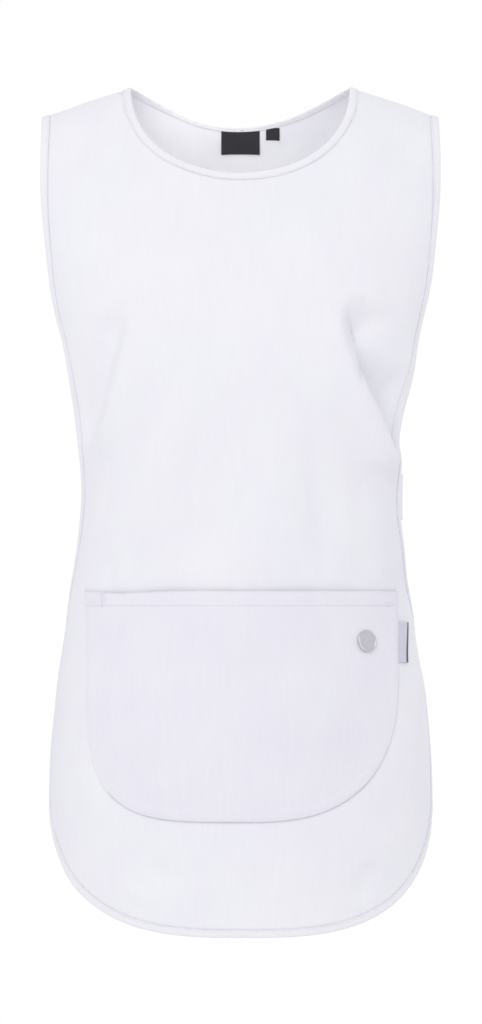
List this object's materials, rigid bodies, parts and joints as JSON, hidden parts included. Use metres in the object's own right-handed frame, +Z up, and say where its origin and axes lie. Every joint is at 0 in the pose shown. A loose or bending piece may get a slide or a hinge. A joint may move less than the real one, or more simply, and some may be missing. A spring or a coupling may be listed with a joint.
{
  "type": "work tunic",
  "caption": "Sleeveless pull-over work tunic with a wide round neck, open bound sides joined by waist tabs, rounded hem corners and one wide patch pocket.",
  "frame": {"origin": "midway between the two points where the neckline meets the shoulders, at the height of the wearer's shoulders, which carry the tunic", "axes": "+Z up; -Y out of the front; +X towards the right of someone who looks at the front, which is the wearer's left"},
  "size_m": [0.3608, 0.2481, 0.7659],
  "materials": {
    "twill": "fine white cotton and polyester twill, matt, with a faint cool tint",
    "tape": "white folded tape, matt",
    "black_label": "black woven satin",
    "grey_label": "grey woven ribbon with a dark green edge stripe",
    "metal": "satin silver"
  },
  "bodies": {
    "root": {"front_panel": "twill", "back_panel": "twill", "edge_binding_front": "tape", "edge_binding_back": "tape", "neck_binding": "tape", "pocket": "twill", "side_tab_right": "twill", "side_tab_left": "twill", "neck_label": "black_label", "size_label": "black_label", "side_label": "grey_label", "badge": "metal"}
  },
  "joints": []
}
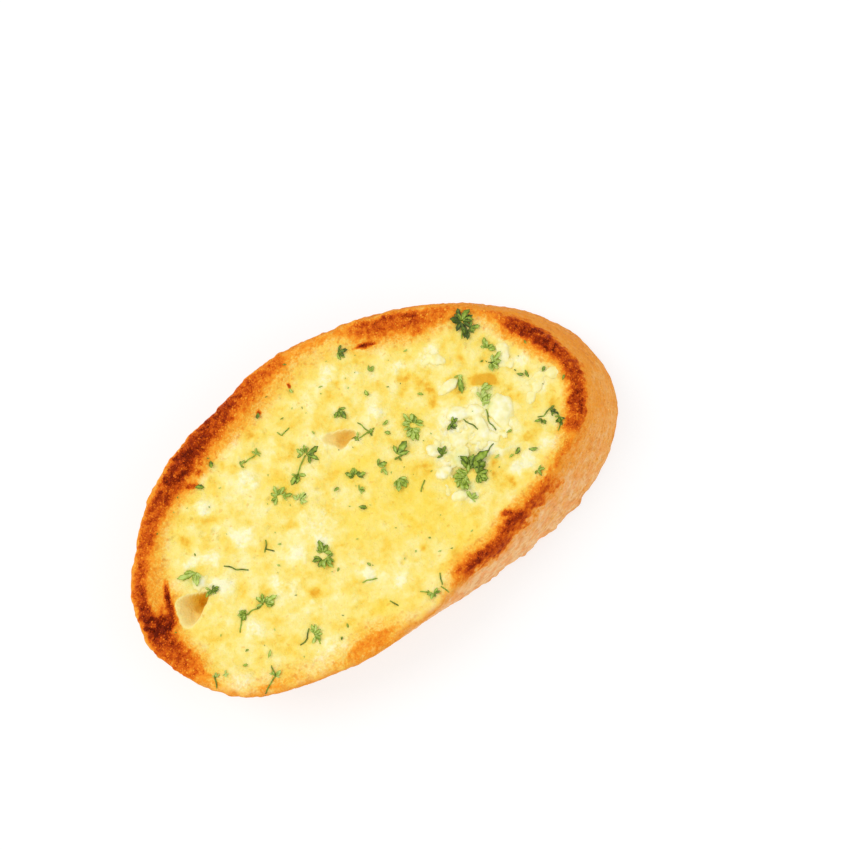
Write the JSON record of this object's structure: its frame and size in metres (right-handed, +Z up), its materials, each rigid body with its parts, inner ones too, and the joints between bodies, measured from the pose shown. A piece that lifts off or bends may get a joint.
+--
■ **Problem details**: Reproduce all of the material above word for word.

■ **Task output**:
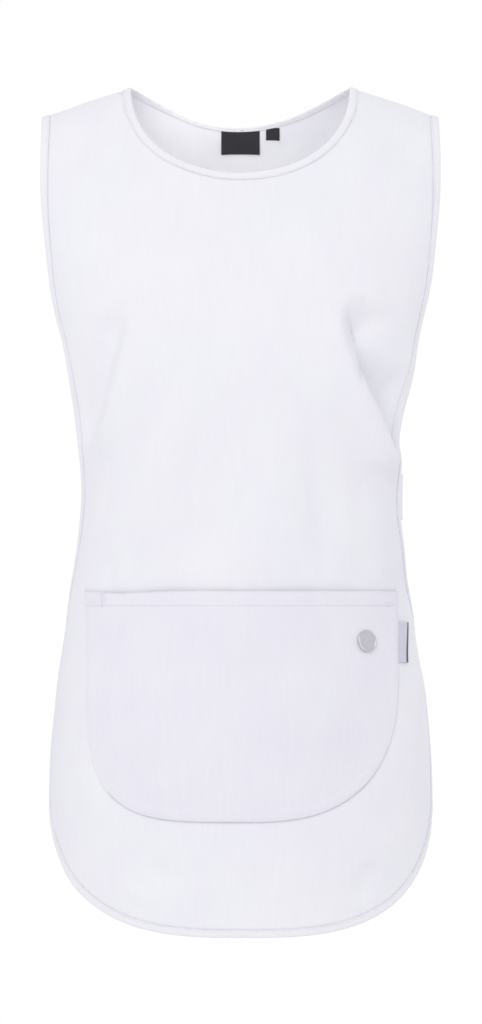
List this object's materials, rigid bodies, parts and joints as JSON, hidden parts included. Use metres in the object's own right-handed frame, +Z up, and say where its origin and axes lie. Every joint is at 0 in the pose shown. A loose or bending piece may get a slide or a hinge. A joint may move less than the real one, or more simply, and some may be missing. A spring or a coupling may be listed with a joint.
{
  "type": "work tunic",
  "caption": "Sleeveless pull-over work tunic with a wide round neck, open bound sides joined by waist tabs, rounded hem corners and one wide patch pocket.",
  "frame": {"origin": "midway between the two points where the neckline meets the shoulders, at the height of the wearer's shoulders, which carry the tunic", "axes": "+Z up; -Y out of the front; +X towards the right of someone who looks at the front, which is the wearer's left"},
  "size_m": [0.3608, 0.2481, 0.7659],
  "materials": {
    "twill": "fine white cotton and polyester twill, matt, with a faint cool tint",
    "tape": "white folded tape, matt",
    "black_label": "black woven satin",
    "grey_label": "grey woven ribbon with a dark green edge stripe",
    "metal": "satin silver"
  },
  "bodies": {
    "root": {"front_panel": "twill", "back_panel": "twill", "edge_binding_front": "tape", "edge_binding_back": "tape", "neck_binding": "tape", "pocket": "twill", "side_tab_right": "twill", "side_tab_left": "twill", "neck_label": "black_label", "size_label": "black_label", "side_label": "grey_label", "badge": "metal"}
  },
  "joints": []
}
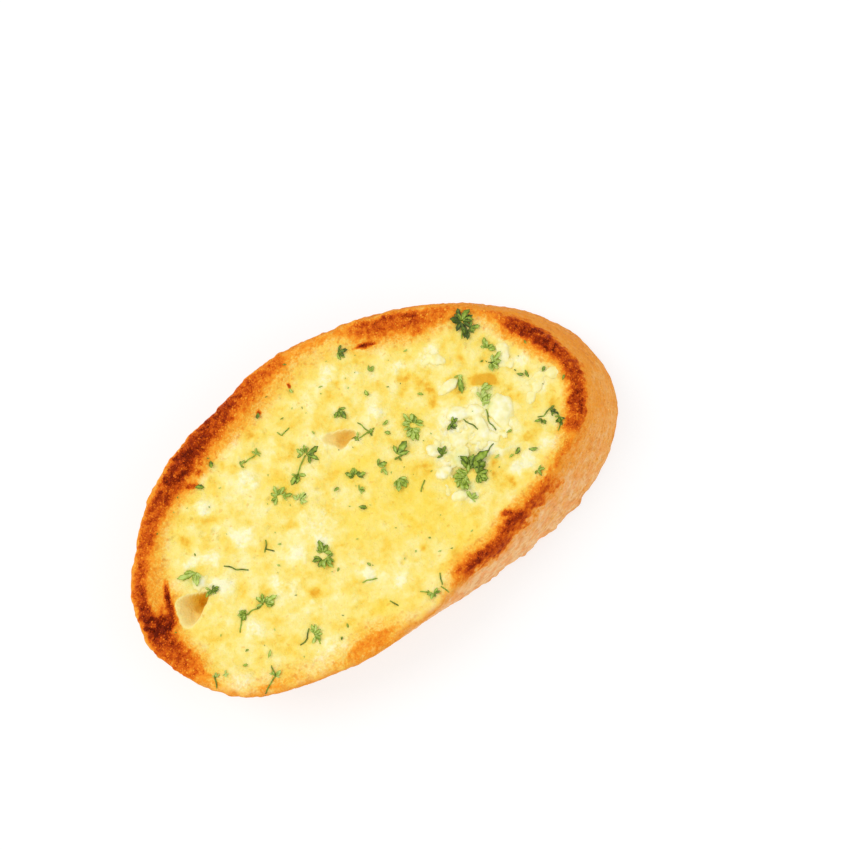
Write the JSON record of this object's structure: its frame and size in metres (right-handed, +Z up), its materials, each rigid body with its parts, inner ones too, and the joints between bodies, measured from the pose shown. A piece that lifts off or bends may get a joint.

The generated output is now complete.